# One-Tailed Hypothesis Tests: 3 Example Problems

In statistics, we use hypothesis tests to determine whether some claim about a population parameter is true or not.

Whenever we perform a hypothesis test, we always write a null hypothesis and an alternative hypothesis, which take the following forms:

H0 (Null Hypothesis): Population parameter = ≤, ≥ some value

HA (Alternative Hypothesis): Population parameter <, >, ≠ some value

There are two types of hypothesis tests:

• Two-tailed test: Alternative hypothesis contains the sign
• One-tailed test: Alternative hypothesis contains either < or > sign

In a one-tailed test, the alternative hypothesis contains the less than (“<“) or greater than (“>”) sign.

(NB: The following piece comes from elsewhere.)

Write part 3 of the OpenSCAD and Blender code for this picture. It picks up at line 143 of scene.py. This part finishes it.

This indicates that we’re testing whether or not there is a positive or negative effect.

Check out the following example problems to gain a better understanding of one-tailed tests.

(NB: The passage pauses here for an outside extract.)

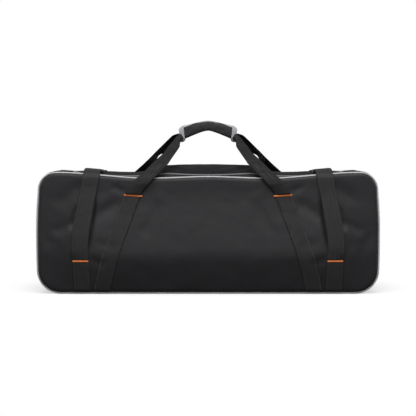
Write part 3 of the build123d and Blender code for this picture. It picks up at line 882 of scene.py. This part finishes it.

## Example 1: Factory Widgets

Suppose it’s assumed that the average weight of a certain widget produced at a factory is 20 grams. However, one engineer believes that a new method produces widgets that weigh less than 20 grams.

To test this, he can perform a one-tailed hypothesis test with the following null and alternative hypotheses:

• H0 (Null Hypothesis): μ ≥ 20 grams
• HA (Alternative Hypothesis): μ < 20 grams

Note: We can tell this is a one-tailed test because the alternative hypothesis contains the less than (<) sign. Specifically, we would call this a left-tailed test because we’re testing if some population parameter is less than a specific value.

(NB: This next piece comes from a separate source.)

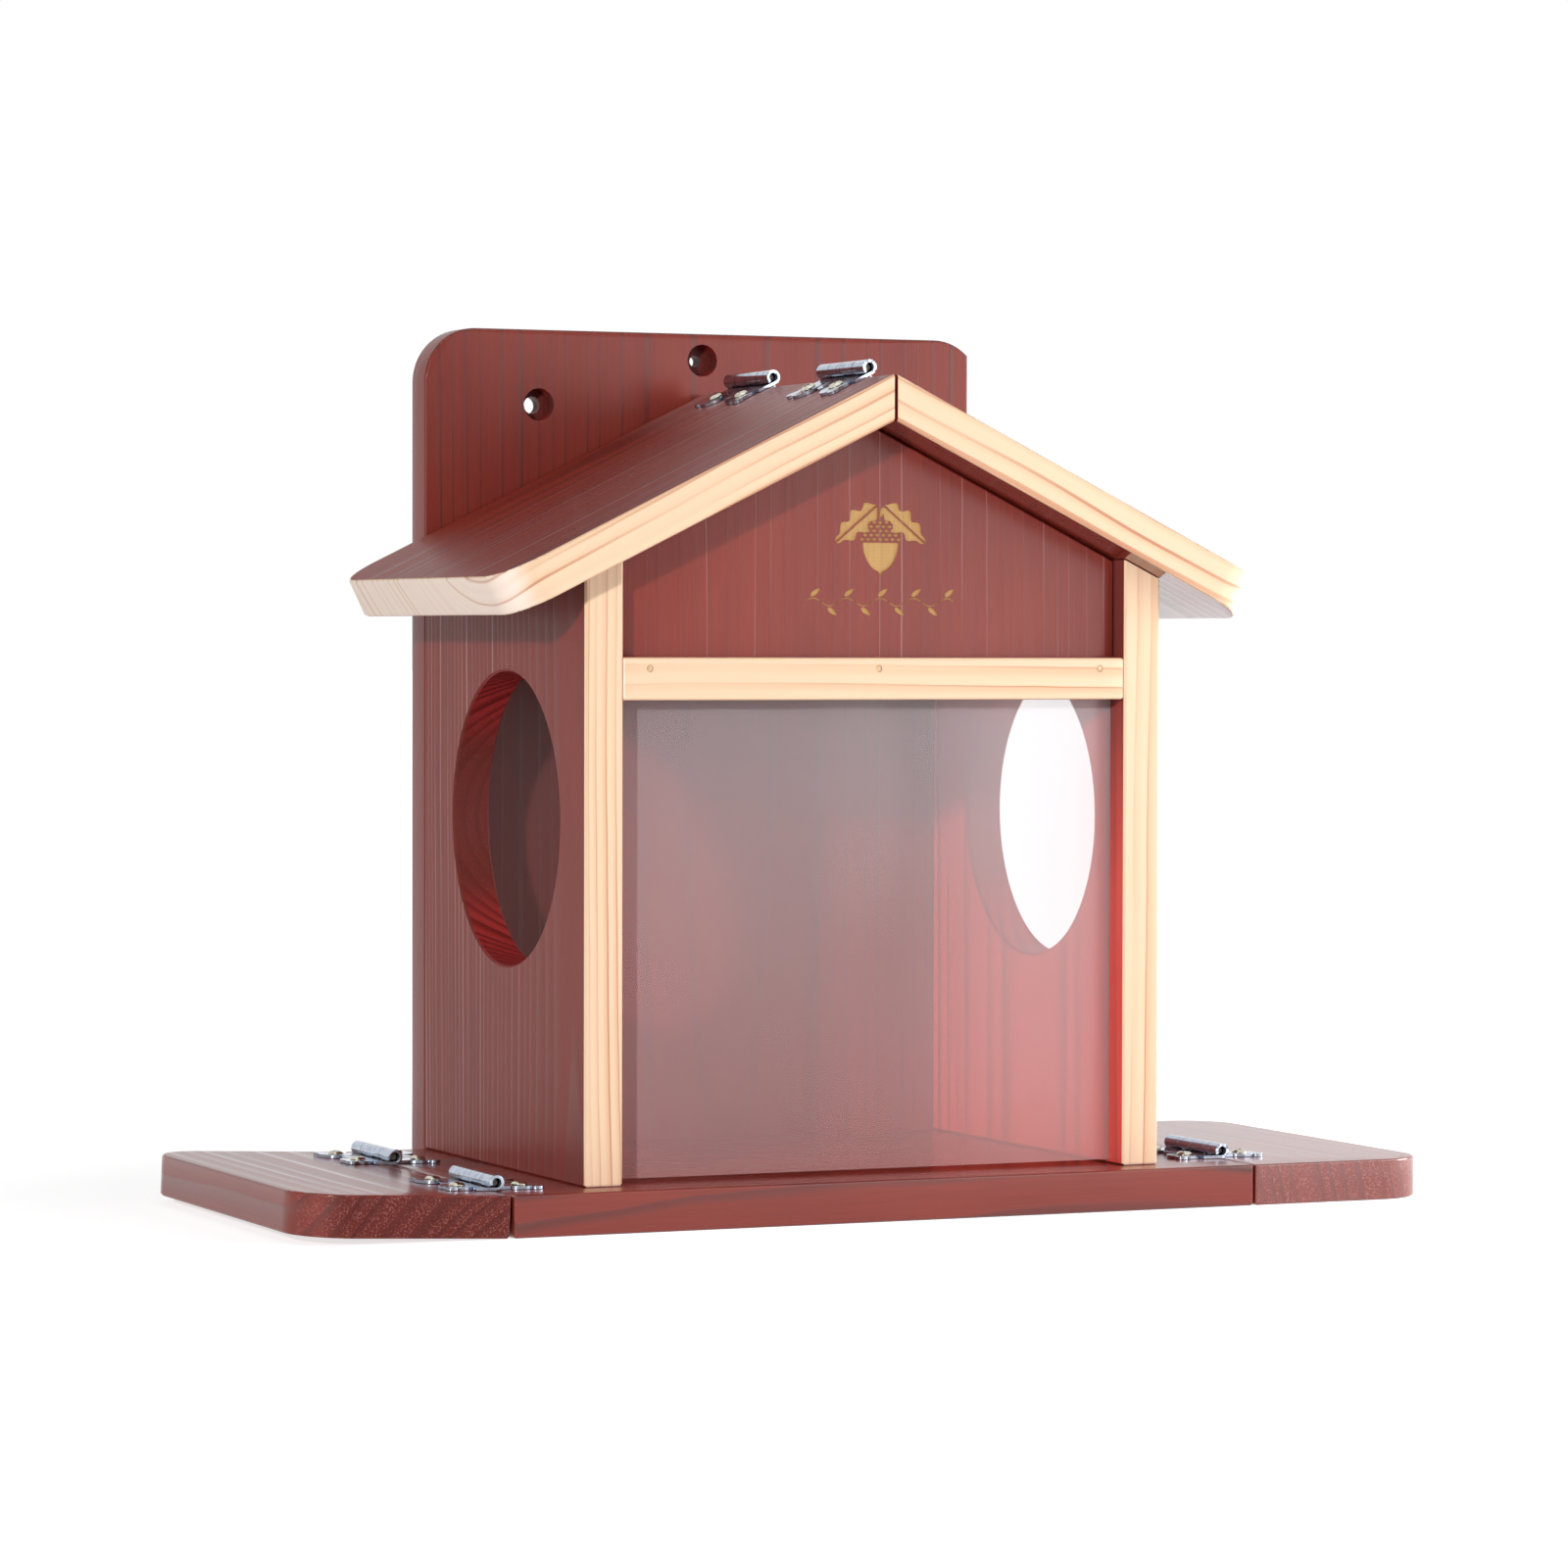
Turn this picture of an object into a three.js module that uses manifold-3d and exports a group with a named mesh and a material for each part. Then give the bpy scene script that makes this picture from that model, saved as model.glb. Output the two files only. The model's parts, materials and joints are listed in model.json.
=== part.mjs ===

To test this, he uses the new method to produce 20 widgets and obtains the following information:

• n = 20 widgets
• x = 19.8 grams
• s = 3.1 grams

Plugging these values into the One Sample t-test Calculator, we obtain the following results:

• t-test statistic: -0.288525
• one-tailed p-value: 0.388

Since the p-value is not less than .05, the engineer fails to reject the null hypothesis.

He does not have sufficient evidence to say that the true mean weight of widgets produced by the new method is less than 20 grams.

## Example 2: Plant Growth

Suppose a standard fertilizer has been shown to cause a species of plants to grow by an average of 10 inches. However, one botanist believes a new fertilizer can cause this species of plants to grow by an average of greater than 10 inches.

To test this, she can perform a one-tailed hypothesis test with the following null and alternative hypotheses:

• H0 (Null Hypothesis): μ ≤ 10 inches
• HA (Alternative Hypothesis): μ > 10 inches

Note: We can tell this is a one-tailed test because the alternative hypothesis contains the greater than (>) sign. Specifically, we would call this a right-tailed test because we’re testing if some population parameter is greater than a specific value.

To test this claim, she applies the new fertilizer to a simple random sample of 15 plants and obtains the following information:

• n = 15 plants
• x = 11.4 inches
• s = 2.5 inches

Plugging these values into the One Sample t-test Calculator, we obtain the following results:

• t-test statistic: 2.1689
• one-tailed p-value: 0.0239

Since the p-value is less than .05, the botanist rejects the null hypothesis.

She has sufficient evidence to conclude that the new fertilizer causes an average increase of greater than 10 inches.

## Example 3: Studying Method

A professor currently teaches students to use a studying method that results in an average exam score of 82. However, he believes a new studying method can produce exam scores with an average value greater than 82.

To test this, he can perform a one-tailed hypothesis test with the following null and alternative hypotheses:

• H0 (Null Hypothesis): μ ≤ 82
• HA (Alternative Hypothesis): μ > 82

Note: We can tell this is a one-tailed test because the alternative hypothesis contains the greater than (>) sign. Specifically, we would call this a right-tailed test because we’re testing if some population parameter is greater than a specific value.

To test this claim, the professor has 25 students use the new studying method and then take the exam. He collects the following data on the exam scores for this sample of students:

• n = 25
• x = 85
• s = 4.1

Plugging these values into the One Sample t-test Calculator, we obtain the following results:

• t-test statistic: 3.6586
• one-tailed p-value: 0.0006

Since the p-value is less than .05, the professor rejects the null hypothesis.

He has sufficient evidence to conclude that the new studying method produces exam scores with an average score greater than 82.